⟨
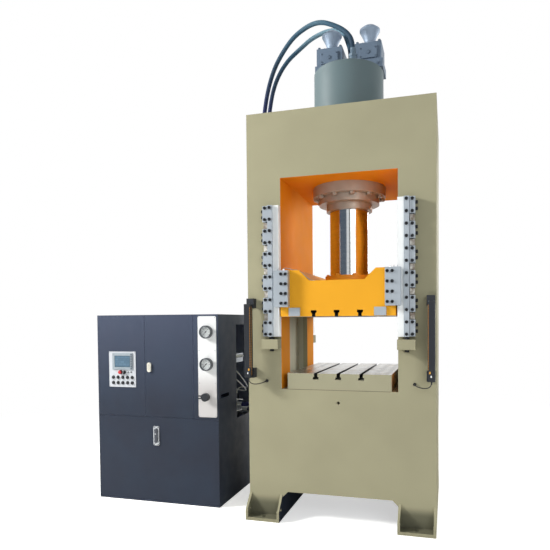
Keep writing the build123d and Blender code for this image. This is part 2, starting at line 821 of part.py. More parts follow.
# Control door, cut out behind the control plate
pivot_bore = pin_diameter + 2 * pin_fit
with BuildPart() as control_door:
    folded_pan((control_left, control_right), (door_bottom, door_top))
    rod_along("z", (control_pin_x, pin_y, door_bottom), pivot_bore, door_top - door_bottom, Mode.SUBTRACT)
    slab((control_plate_left + plate_cutout_inset, control_plate_right - plate_cutout_inset),
         (unit_front, unit_front + door_sheet),
         (control_plate_bottom + plate_cutout_inset, control_plate_top - plate_cutout_inset), Mode.SUBTRACT)
control_door.part.label = "control_door"
export_step(control_door.part, "parts/control_door.step")

with BuildPart() as main_door:
    folded_pan((main_left, main_right), (door_bottom, door_top))
    rod_along("z", (main_pin_x, pin_y, door_bottom), pivot_bore, door_top - door_bottom, Mode.SUBTRACT)
    rod_along("y", (latch_x, unit_front, latch_z), spindle_bore, door_sheet, Mode.SUBTRACT)
main_door.part.label = "main_door"
export_step(main_door.part, "parts/main_door.step")

with BuildPart() as lower_panel:
    folded_pan((lower_left, lower_right), (lower_bottom, lower_top))
    rod_along("x", (lower_left, pin_y, lower_pin_z), pivot_bore, lower_right - lower_left, Mode.SUBTRACT)
    rod_along("y", (lower_latch_x, unit_front, lower_lever_z), spindle_bore, door_sheet, Mode.SUBTRACT)
lower_panel.part.label = "lower_panel"
export_step(lower_panel.part, "parts/lower_panel.step")

# Pivot pins, fixed in the shell, that reach into the folded edges of the doors
with BuildPart() as hinge_pins:
    for pin_x in (control_pin_x, main_pin_x):
        for low, high in ((shelf_top, door_bottom + pin_reach), (door_top - pin_reach, unit_height - sheet)):
            rod_along("z", (pin_x, pin_y, low), pin_diameter, high - low)
    rod_along("x", (wall_left, pin_y, lower_pin_z), pin_diameter, panel_side_gap + pin_reach)
    rod_along("x", (lower_right - pin_reach, pin_y, lower_pin_z), pin_diameter, panel_side_gap + pin_reach)
hinge_pins.part.label = "hinge_pins"
export_step(hinge_pins.part, "parts/hinge_pins.step")

# Control plate, with a hole for each device and a window for the screen's body
screen_x = (screen_left + screen_body_inset, screen_left + screen_width - screen_body_inset)
screen_z = (screen_bottom + screen_body_inset, screen_bottom + screen_height - screen_body_inset)
with BuildPart() as control_plate:
    slab((control_plate_left, control_plate_right), (plate_front, unit_front),
         (control_plate_bottom, control_plate_top))
    slab(screen_x, (plate_front, unit_front), screen_z, Mode.SUBTRACT)
    for x, z in button_places:
        rod_along("y", (x, plate_front, z), button_bore, control_plate_thickness, Mode.SUBTRACT)
    for x in (estop_x, selector_x):
        rod_along("y", (x, plate_front, estop_z), estop_stem + 2 * stem_fit, control_plate_thickness,
                  Mode.SUBTRACT)
control_plate.part.label = "control_plate"
export_step(control_plate.part, "parts/control_plate.step")

# Touch screen: a bezel around the sunk display, and the body behind the plate
with BuildPart() as touch_screen:
    slab((screen_left, screen_left + screen_width), (plate_front - screen_depth, plate_front),
         (screen_bottom, screen_bottom + screen_height))
    slab((screen_left + screen_frame, screen_left + screen_width - screen_frame),
         (plate_front - screen_depth, plate_front - screen_depth + screen_recess),
         (screen_bottom + screen_frame, screen_bottom + screen_height - screen_frame), Mode.SUBTRACT)
    slab(screen_x, (plate_front, plate_front + screen_body_depth), screen_z)
touch_screen.part.label = "touch_screen"
export_step(touch_screen.part, "parts/touch_screen.step")

# Push buttons: a capped plunger through the plate
for number, (x, z) in enumerate(button_places, 1):
    with BuildPart() as button:
        rod_along("y", (x, plate_front - button_proud, z), button_diameter, button_proud + stem_reach)
        chamfer(button.faces().sort_by(Axis.Y)[0].edges(), button_edge)
    button.part.label = f"button_{number}"
    export_step(button.part, f"parts/button_{number}.step")

# Emergency stop: a mushroom cap on its stem
with BuildPart() as estop_button:
    estop_front = plate_front - estop_height
    rod_along("y", (estop_x, estop_front, estop_z), estop_stem, estop_height + stem_reach)
    rod_along("y", (estop_x, estop_front, estop_z), estop_diameter, estop_cap)
    fillet(estop_button.faces().sort_by(Axis.Y)[0].edges(), estop_cap / 2)
estop_button.part.label = "estop_button"
export_step(estop_button.part, "parts/estop_button.step")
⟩
→ TASK REQUIREMENTS:
Determine how many of the lines above hold the word "parts", and output that number by itself.

→ ANSWER TO THIS EXERCISE:
9